Do this ->
Give again only the lines beginning with the one that contains "scene.py. More parts follow." and ending with the one that contains "support: distance of"; include both of those lines.

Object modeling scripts
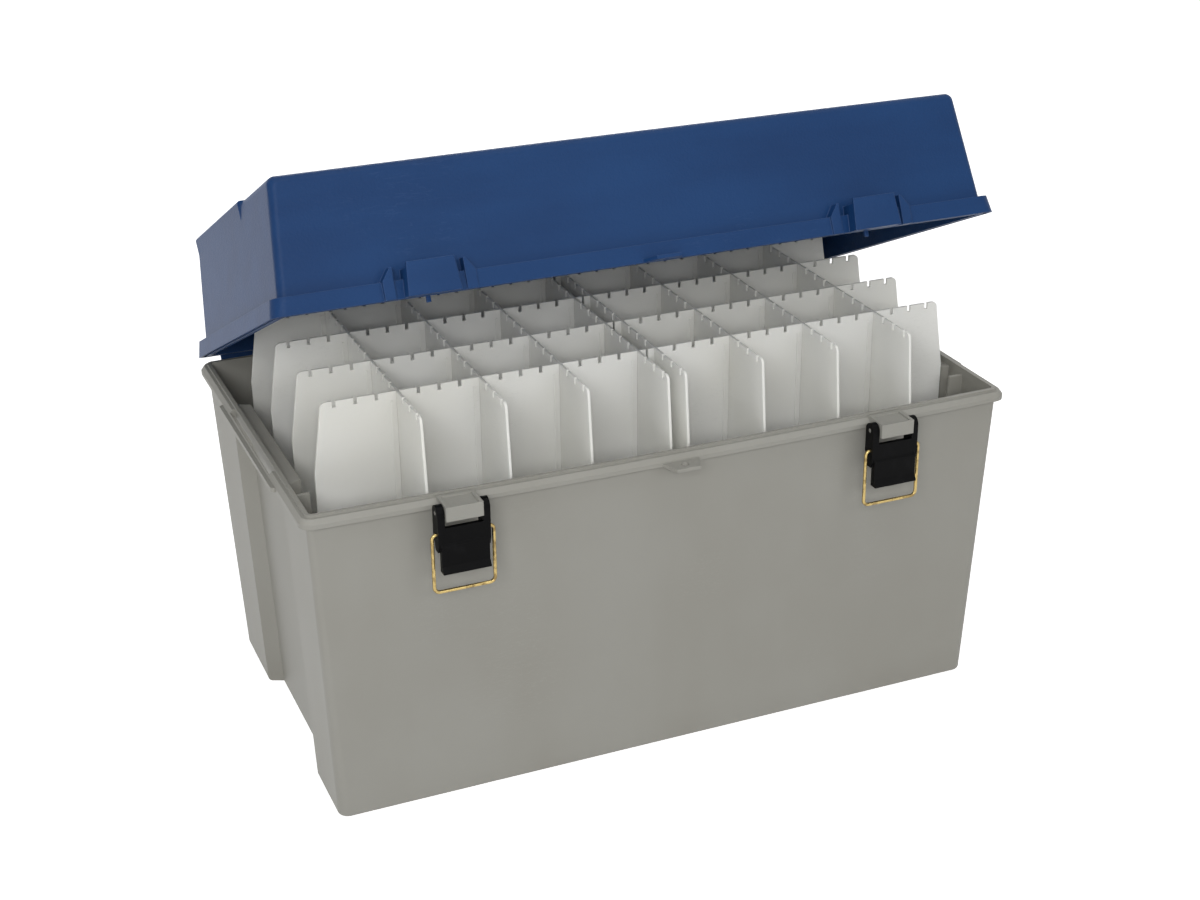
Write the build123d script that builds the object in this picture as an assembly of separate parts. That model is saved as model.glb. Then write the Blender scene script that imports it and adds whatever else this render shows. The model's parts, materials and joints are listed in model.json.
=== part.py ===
from build123d import *
import os
from math import ceil

# Tackle utility box: a deep moulded body, a hinged lid, two wire latches and two plate racks.
# Millimetres. Origin at the middle of the base, X along the length, front towards -Y, Z up.

# Body
rim_length = 537.0
rim_depth = 303.0
body_height = 242.0
rim_corner = 10.0
rim_height = 8.0
wall = 3.0
lip_over_wall = 5.0
front_bow = 4.0
base_length = 508.5
base_front = 141.0
base_rear = 135.0
base_corner = 8.0
base_edge_round = 3.0
bead_groove_width = 2.4
bead_groove_depth = 1.4

# Grips in the ends of the body
recess_depth = 11.0
recess_width = 145.0
recess_slant = 5.0
recess_middle = -8.5
grip_lip = 3.0
grip_length = 155.0
grip_corner = 2.5
grip_slot_length = 116.0
grip_slot_width = 4.0

# Ribs inside the ends
rib_reach = 11.0
rib_thickness = 2.5
rib_from_middle = 102.0
rib_below_rim = 5.0

# Padlock tabs
tab_reach = 13.5
tab_root = 31.0
tab_tip = 18.0
tab_thickness = 2.5
tab_hole = 5.6
tab_hole_from_tip = 6.5

# Lid, drawn closed and then opened
lid_open = 25.0
lid_gap = 0.4
lid_height = 91.0
lid_flange_height = 12.4
lid_flange_over_wall = 6.1
lid_flange_end_draft = 2.2
lid_flange_front_draft = 0.6
lid_skirt = 2.4
lid_core_depth = 9.4
lid_end_draft = 8.3
lid_front_draft = 1.9
lid_corner = 6.0
lid_top_round = 6.0
lug_front = -44.6
lug_depth = 14.0
lug_proud = 2.0

# Hinge along the back
hinge_behind_rim = 1.8
hinge_below_rim = 6.4
knuckle_radius = 5.0
lid_knuckle_length = 16.0
body_knuckle_length = 12.0
knuckle_gap = 0.3
pin_radius = 1.6
pin_clearance = 0.06
hinge_spacing = 165.0
rear_skirt_gap = 0.3
rear_skirt_thickness = 2.0
rear_skirt_drop = 3.4
rear_skirt_half = 250.0

# Latches
latch_spacing = 163.3
bracket_width = 26.0
bracket_reach = 17.5
bracket_height = 10.5
bracket_wall = 2.6
bracket_tray = 1.0
lever_pin_radius = 1.5
lever_pin_from_front = 8.0
lever_pin_down = 6.0
ear_thickness = 5.0
ear_gap = 0.4
ear_radius = 5.4
ear_length = 28.0
lever_clear = 9.9
lever_plate = 3.2
lever_plate_proud = 1.2
lever_plate_slope = 1.6
lever_plate_width = 33.6
lever_step = 23.0
lever_length = 42.4
lever_lip = 2.4
lever_lip_height = 5.0
lever_lip_edge = 1.4
bail_wire = 2.5
bail_gap = 1.9
bail_bend = 4.0
bail_shoulder = 3.0
bail_pivot_down = 15.4
bail_pivot_forward = 1.6
bail_length = 42.7
bail_tail = 4.0

# Catches on the lid
catch_width = 41.0
catch_taper = 1.6
catch_crease = 0.8
catch_lip = 2.0
catch_lip_height = 1.0
catch_gap = 0.3
guard_gap = 2.0
guard_width = 6.5
guard_slope = 3.5
guard_height = 16.0
guard_proud = 2.0
locating_tab_width = 3.0
locating_tab_drop = 4.0

# Racks
plate = 1.8
pitch = 59.4
rack_gap = 13.4
rack_shift = 5.0
fin_count = 4
panel_count = 4
first_panel = -86.0
rack_floor_gap = 0.3
rack_height = 290.0
rack_rim_half = 246.0
rack_top_half = 238.4
rack_wall_clear = 2.5
fin_top_corner = 14.0
panel_top_corner = 4.0
rack_top_taper = 5.5
rack_front_clear = 2.4
slot_clearance = 0.1
notch_width = 2.6
notch_depth = 4.6
notches_per_cell = 4
guide_from_plate = 4.6
guide_width = 1.2
guide_proud = 0.8

# Carrying handle in the lid
pocket_length = 176.0
pocket_width = 62.0
pocket_depth = 17.0
pocket_corner = 9.0
handle_length = 146.0
handle_reach = 42.0
handle_thickness = 11.0
grip_width = 15.0
grip_round = 3.5
handle_corner = 8.0
arm_width = 11.0
handle_floor_gap = 1.0
handle_pin_radius = 2.5
pivot_lug_thickness = 6.0
pivot_gap = 0.4

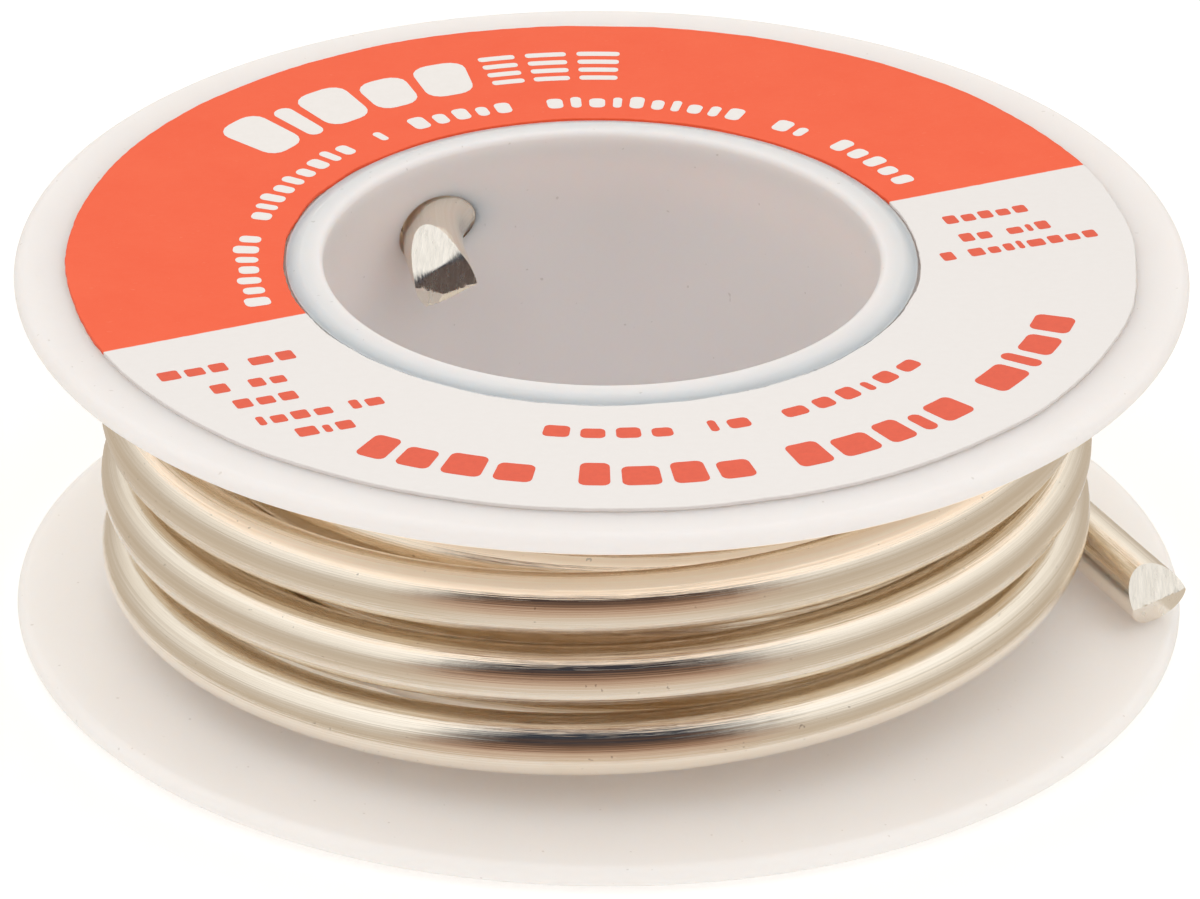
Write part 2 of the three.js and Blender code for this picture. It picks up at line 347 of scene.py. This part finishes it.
# ---- materials -------------------------------------------------------------------------------
def natural_plastic(name, depth, shade, light, painted_glow_below=None):
    """Milky unpigmented moulding plastic: soft sheen, light spreads in it, stray dark specks.

    Below the level that the last argument gives, in mm, it has a painted warm glow: the plastic
    emits light that stands in for daylight soaking through it.
    """
    n = Nodes(name)
    here = n.place()
    tint = n.mix(n.noise(here, 90.0, 2.0), shade, light)
    specks = n.noise(here, 3200.0, 0.0)
    speck = n.ramp(specks, [(0.0, 0.0), (0.84, 0.0), (0.87, 1.0)])
    n.set(Base_Color=n.mix(n.math("MULTIPLY", speck, 0.35), tint, (0.45, 0.40, 0.36)))
    scuffs = n.noise(n.scaled(here, (1.0, 1.0, 6.0)), 260.0, 4.0, 0.6)
    n.set(Roughness=n.spread(scuffs, 0.30, 0.52))
    ripple = n.bump(n.noise(here, 160.0, 3.0), 0.10, 0.0006)
    n.set(Normal=n.bump(n.noise(here, 2600.0, 2.0), 0.05, 0.0001, ripple))
    n.set(IOR=1.49, Subsurface_Weight=1.0, Subsurface_Scale=depth)
    n.set(Subsurface_Radius=(1.0, 0.82, 0.72))
    # painted glow: below the given level the plastic emits a warm light, standing in for daylight
    # that soaks through it
    if painted_glow_below is not None:
        level = n.add("ShaderNodeSeparateXYZ", {0: here}).outputs["Z"]
        under = {
            "Value": level,
            "From Min": (painted_glow_below - 0.1) * MM,
            "From Max": painted_glow_below * MM,
            "To Min": 0.34,
            "To Max": 0.0,
        }
        n.set(Emission_Strength=n.add("ShaderNodeMapRange", under).outputs[0])
        n.set(Emission_Color=(1.0, 0.74, 0.50, 1.0))
    return n.material


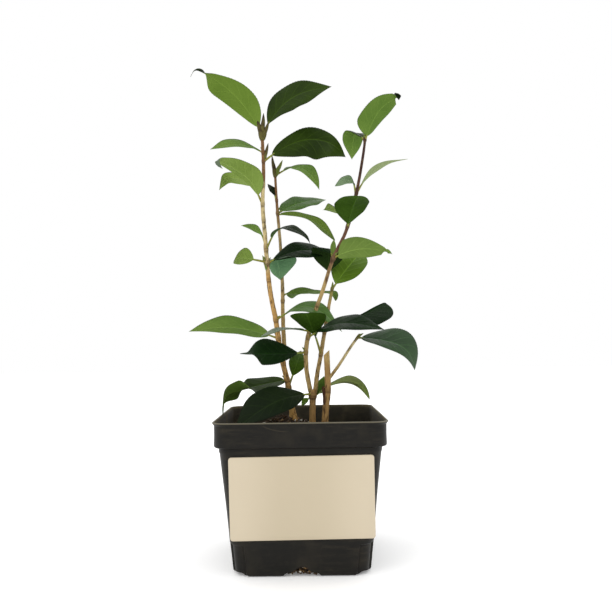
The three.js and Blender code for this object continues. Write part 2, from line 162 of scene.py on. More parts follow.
@dataclass
class Gathering:
    """Faces gathered for one piece, with a finish slot for each face and a map place for each vertex."""

    points: list[np.ndarray] = field(default_factory=list)
    spots: list[np.ndarray] = field(default_factory=list)
    faces: list[tuple[int, ...]] = field(default_factory=list)
    slots: list[int] = field(default_factory=list)
    count: int = 0

    def add(self, points: np.ndarray, faces: Sequence[Sequence[int]], slots: Any, spots: Any = None) -> None:
        """Adds vertices and the faces between them.

        Args:
            points: Vertices, one in each row, in millimetres.
            faces: Vertex numbers of each face, counted within these points.
            slots: One finish slot for all the faces, or one for each.
            spots: Map places, one in each row, or None for none.
        """
        self.points.append(np.asarray(points, float))
        self.spots.append(np.zeros((len(points), 2)) if spots is None else np.asarray(spots, float))
        self.faces.extend(tuple(int(corner) + self.count for corner in face) for face in faces)
        self.slots.extend([slots] * len(faces) if isinstance(slots, int) else list(slots))
        self.count += len(points)

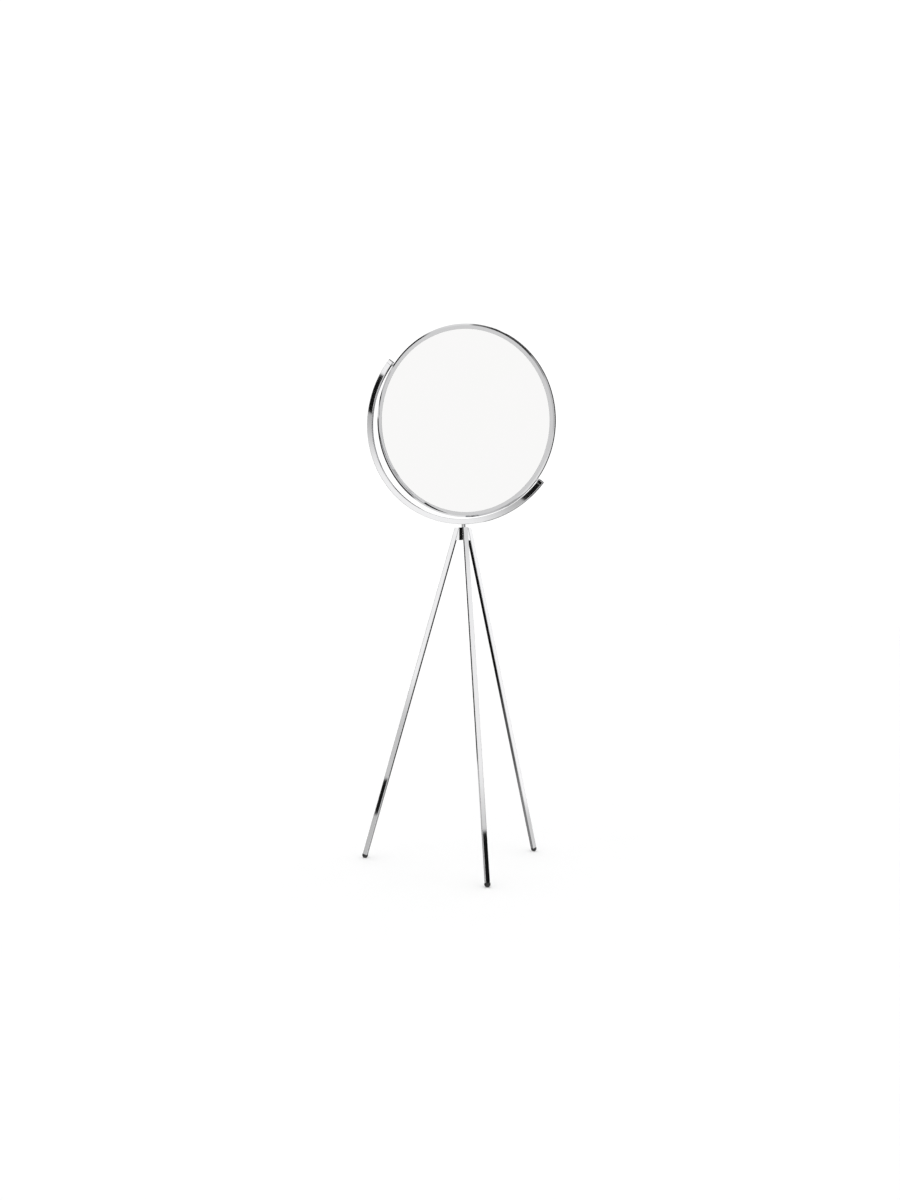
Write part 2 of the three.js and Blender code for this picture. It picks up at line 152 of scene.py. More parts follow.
def pivot_place() -> Place:
    """The pivot frame: origin at the mirror's centre, X along the pivot axis, Y from front to back."""
    tilt = joint("mirror_tilt")
    x_axis = np.array(tilt["axis"], float)
    y_axis = np.array([0.0, 1.0, 0.0])
    return Place(np.array(tilt["pos_m"], float), np.stack([x_axis, y_axis, np.cross(x_axis, y_axis)]))


# ---------------------------------------------------------------------------- surfaces
def filleted(corners: np.ndarray, trim: float, samples: int = 6, support: float = 0.12 * MM) -> np.ndarray:
    """A closed outline with its corners rounded.

    Each corner V becomes the curve (1-s)^2 A + 2s(1-s) V + s^2 B, where A and B lie on the two sides
    at the trim length from V. One more point on each side, a little further out, keeps the flats flat.

    Args:
        corners: (m, 2) corner points in order.
        trim: how far from the corner the rounding starts.
        samples: points on each rounding.
        support: distance of the extra points beyond the rounding.

    Returns:
        (m * (samples + 2), 2) points in order.
    """
    before = np.roll(corners, 1, axis=0) - corners
    after = np.roll(corners, -1, axis=0) - corners
    back = before / np.linalg.norm(before, axis=1, keepdims=True)
    ahead = after / np.linalg.norm(after, axis=1, keepdims=True)
    s = np.linspace(0.0, 1.0, samples)[None, :, None]
    start = (corners + back * trim)[:, None, :]
    stop = (corners + ahead * trim)[:, None, :]
    curve = (1 - s) ** 2 * start + 2 * s * (1 - s) * corners[:, None, :] + s**2 * stop
    first = (corners + back * (trim + support))[:, None, :]
    last = (corners + ahead * (trim + support))[:, None, :]
    return np.concatenate([first, curve, last], axis=1).reshape(-1, 2)


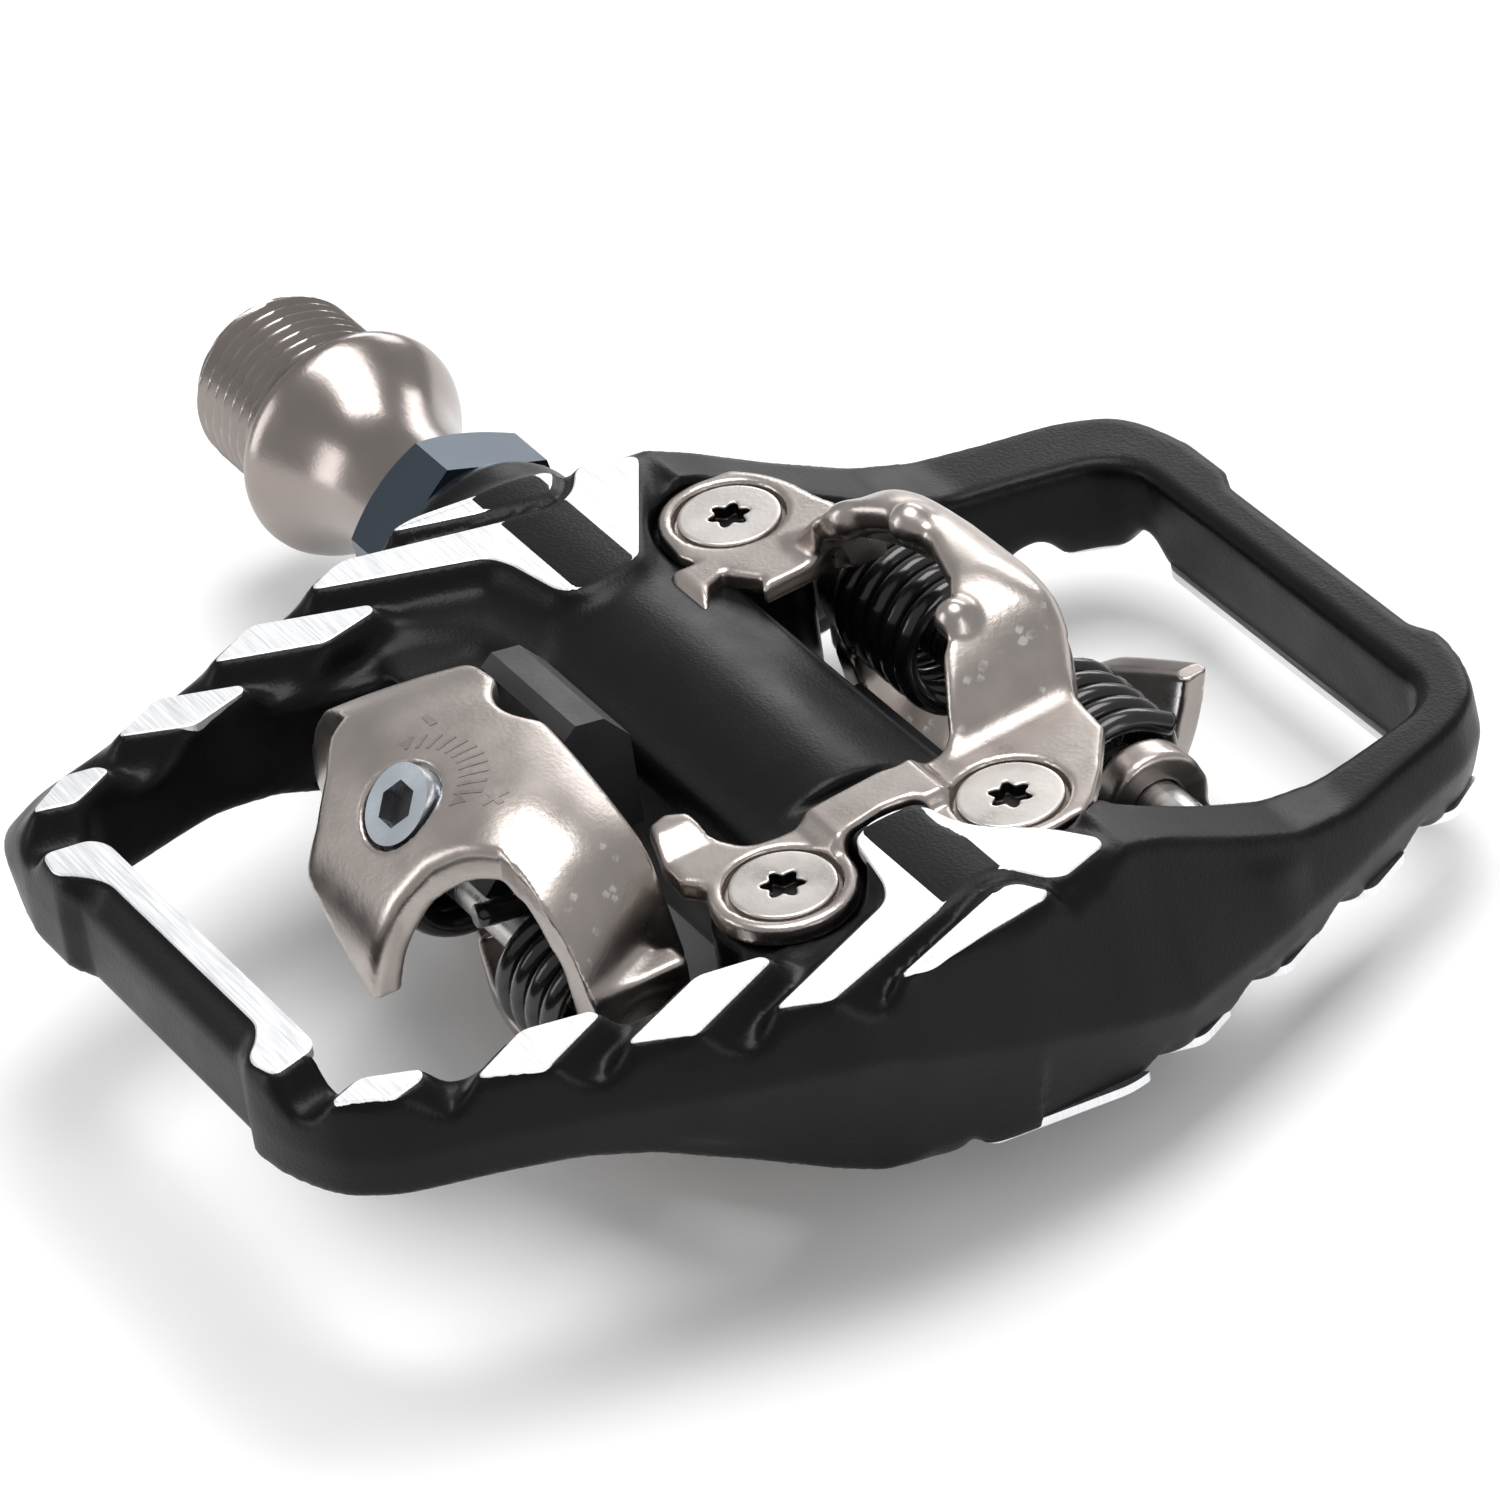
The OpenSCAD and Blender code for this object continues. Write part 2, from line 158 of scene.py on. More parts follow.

Completed exercise ->
Write part 2 of the three.js and Blender code for this picture. It picks up at line 152 of scene.py. More parts follow.
def pivot_place() -> Place:
    """The pivot frame: origin at the mirror's centre, X along the pivot axis, Y from front to back."""
    tilt = joint("mirror_tilt")
    x_axis = np.array(tilt["axis"], float)
    y_axis = np.array([0.0, 1.0, 0.0])
    return Place(np.array(tilt["pos_m"], float), np.stack([x_axis, y_axis, np.cross(x_axis, y_axis)]))


# ---------------------------------------------------------------------------- surfaces
def filleted(corners: np.ndarray, trim: float, samples: int = 6, support: float = 0.12 * MM) -> np.ndarray:
    """A closed outline with its corners rounded.

    Each corner V becomes the curve (1-s)^2 A + 2s(1-s) V + s^2 B, where A and B lie on the two sides
    at the trim length from V. One more point on each side, a little further out, keeps the flats flat.

    Args:
        corners: (m, 2) corner points in order.
        trim: how far from the corner the rounding starts.
        samples: points on each rounding.
        support: distance of the extra points beyond the rounding.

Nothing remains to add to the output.